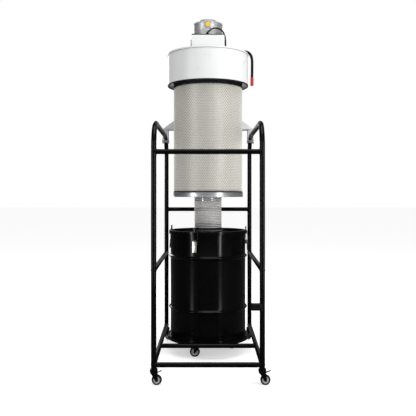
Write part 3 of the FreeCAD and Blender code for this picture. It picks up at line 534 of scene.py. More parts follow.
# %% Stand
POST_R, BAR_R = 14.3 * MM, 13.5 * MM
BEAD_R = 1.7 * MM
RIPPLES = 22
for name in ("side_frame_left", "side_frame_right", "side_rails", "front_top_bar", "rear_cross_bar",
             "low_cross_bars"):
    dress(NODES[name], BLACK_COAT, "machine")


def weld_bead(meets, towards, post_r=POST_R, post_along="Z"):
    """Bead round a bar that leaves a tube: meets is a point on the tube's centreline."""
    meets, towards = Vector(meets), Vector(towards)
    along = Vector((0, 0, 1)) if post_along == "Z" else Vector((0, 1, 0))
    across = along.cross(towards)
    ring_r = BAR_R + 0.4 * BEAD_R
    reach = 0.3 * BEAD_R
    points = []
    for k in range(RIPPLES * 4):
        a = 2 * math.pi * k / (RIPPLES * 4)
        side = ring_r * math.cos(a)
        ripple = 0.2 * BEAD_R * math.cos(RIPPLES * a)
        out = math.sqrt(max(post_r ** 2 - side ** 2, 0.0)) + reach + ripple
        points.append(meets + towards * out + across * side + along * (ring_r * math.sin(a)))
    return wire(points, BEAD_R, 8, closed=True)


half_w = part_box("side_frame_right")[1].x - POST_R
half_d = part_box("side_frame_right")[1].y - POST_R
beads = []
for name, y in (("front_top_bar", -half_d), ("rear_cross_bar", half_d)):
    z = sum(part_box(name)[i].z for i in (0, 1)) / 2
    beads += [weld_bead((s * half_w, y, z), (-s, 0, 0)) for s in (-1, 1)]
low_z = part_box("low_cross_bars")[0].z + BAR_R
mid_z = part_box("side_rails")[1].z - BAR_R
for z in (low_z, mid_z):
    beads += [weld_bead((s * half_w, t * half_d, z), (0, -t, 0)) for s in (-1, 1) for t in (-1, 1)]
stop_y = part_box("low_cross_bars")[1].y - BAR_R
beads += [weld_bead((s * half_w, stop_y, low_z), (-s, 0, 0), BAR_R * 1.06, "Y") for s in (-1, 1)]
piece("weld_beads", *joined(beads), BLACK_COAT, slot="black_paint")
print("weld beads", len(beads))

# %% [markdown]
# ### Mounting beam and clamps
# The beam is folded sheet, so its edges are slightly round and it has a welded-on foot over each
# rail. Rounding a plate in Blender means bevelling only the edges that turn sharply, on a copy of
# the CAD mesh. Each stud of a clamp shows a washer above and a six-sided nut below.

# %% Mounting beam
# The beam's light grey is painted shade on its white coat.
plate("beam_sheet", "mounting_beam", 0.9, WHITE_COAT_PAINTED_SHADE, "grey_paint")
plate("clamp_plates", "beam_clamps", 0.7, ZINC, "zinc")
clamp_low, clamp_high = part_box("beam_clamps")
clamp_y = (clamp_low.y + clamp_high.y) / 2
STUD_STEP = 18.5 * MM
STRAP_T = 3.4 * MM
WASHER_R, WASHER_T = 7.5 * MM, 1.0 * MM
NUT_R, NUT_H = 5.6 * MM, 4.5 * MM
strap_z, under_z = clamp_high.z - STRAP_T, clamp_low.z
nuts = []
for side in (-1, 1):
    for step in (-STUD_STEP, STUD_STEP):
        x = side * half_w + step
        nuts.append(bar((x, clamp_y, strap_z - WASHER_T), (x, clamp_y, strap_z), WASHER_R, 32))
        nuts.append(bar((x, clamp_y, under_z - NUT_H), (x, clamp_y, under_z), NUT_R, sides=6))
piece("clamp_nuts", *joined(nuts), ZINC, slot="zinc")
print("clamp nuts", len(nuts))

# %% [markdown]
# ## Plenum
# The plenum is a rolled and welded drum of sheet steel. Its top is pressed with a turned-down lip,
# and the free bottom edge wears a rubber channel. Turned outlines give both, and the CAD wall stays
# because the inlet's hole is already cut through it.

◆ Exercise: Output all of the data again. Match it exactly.

◆ The reply:
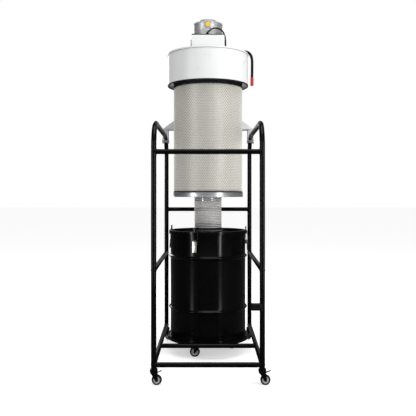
Write part 3 of the FreeCAD and Blender code for this picture. It picks up at line 534 of scene.py. More parts follow.
# %% Stand
POST_R, BAR_R = 14.3 * MM, 13.5 * MM
BEAD_R = 1.7 * MM
RIPPLES = 22
for name in ("side_frame_left", "side_frame_right", "side_rails", "front_top_bar", "rear_cross_bar",
             "low_cross_bars"):
    dress(NODES[name], BLACK_COAT, "machine")


def weld_bead(meets, towards, post_r=POST_R, post_along="Z"):
    """Bead round a bar that leaves a tube: meets is a point on the tube's centreline."""
    meets, towards = Vector(meets), Vector(towards)
    along = Vector((0, 0, 1)) if post_along == "Z" else Vector((0, 1, 0))
    across = along.cross(towards)
    ring_r = BAR_R + 0.4 * BEAD_R
    reach = 0.3 * BEAD_R
    points = []
    for k in range(RIPPLES * 4):
        a = 2 * math.pi * k / (RIPPLES * 4)
        side = ring_r * math.cos(a)
        ripple = 0.2 * BEAD_R * math.cos(RIPPLES * a)
        out = math.sqrt(max(post_r ** 2 - side ** 2, 0.0)) + reach + ripple
        points.append(meets + towards * out + across * side + along * (ring_r * math.sin(a)))
    return wire(points, BEAD_R, 8, closed=True)


half_w = part_box("side_frame_right")[1].x - POST_R
half_d = part_box("side_frame_right")[1].y - POST_R
beads = []
for name, y in (("front_top_bar", -half_d), ("rear_cross_bar", half_d)):
    z = sum(part_box(name)[i].z for i in (0, 1)) / 2
    beads += [weld_bead((s * half_w, y, z), (-s, 0, 0)) for s in (-1, 1)]
low_z = part_box("low_cross_bars")[0].z + BAR_R
mid_z = part_box("side_rails")[1].z - BAR_R
for z in (low_z, mid_z):
    beads += [weld_bead((s * half_w, t * half_d, z), (0, -t, 0)) for s in (-1, 1) for t in (-1, 1)]
stop_y = part_box("low_cross_bars")[1].y - BAR_R
beads += [weld_bead((s * half_w, stop_y, low_z), (-s, 0, 0), BAR_R * 1.06, "Y") for s in (-1, 1)]
piece("weld_beads", *joined(beads), BLACK_COAT, slot="black_paint")
print("weld beads", len(beads))

# %% [markdown]
# ### Mounting beam and clamps
# The beam is folded sheet, so its edges are slightly round and it has a welded-on foot over each
# rail. Rounding a plate in Blender means bevelling only the edges that turn sharply, on a copy of
# the CAD mesh. Each stud of a clamp shows a washer above and a six-sided nut below.

# %% Mounting beam
# The beam's light grey is painted shade on its white coat.
plate("beam_sheet", "mounting_beam", 0.9, WHITE_COAT_PAINTED_SHADE, "grey_paint")
plate("clamp_plates", "beam_clamps", 0.7, ZINC, "zinc")
clamp_low, clamp_high = part_box("beam_clamps")
clamp_y = (clamp_low.y + clamp_high.y) / 2
STUD_STEP = 18.5 * MM
STRAP_T = 3.4 * MM
WASHER_R, WASHER_T = 7.5 * MM, 1.0 * MM
NUT_R, NUT_H = 5.6 * MM, 4.5 * MM
strap_z, under_z = clamp_high.z - STRAP_T, clamp_low.z
nuts = []
for side in (-1, 1):
    for step in (-STUD_STEP, STUD_STEP):
        x = side * half_w + step
        nuts.append(bar((x, clamp_y, strap_z - WASHER_T), (x, clamp_y, strap_z), WASHER_R, 32))
        nuts.append(bar((x, clamp_y, under_z - NUT_H), (x, clamp_y, under_z), NUT_R, sides=6))
piece("clamp_nuts", *joined(nuts), ZINC, slot="zinc")
print("clamp nuts", len(nuts))

# %% [markdown]
# ## Plenum
# The plenum is a rolled and welded drum of sheet steel. Its top is pressed with a turned-down lip,
# and the free bottom edge wears a rubber channel. Turned outlines give both, and the CAD wall stays
# because the inlet's hole is already cut through it.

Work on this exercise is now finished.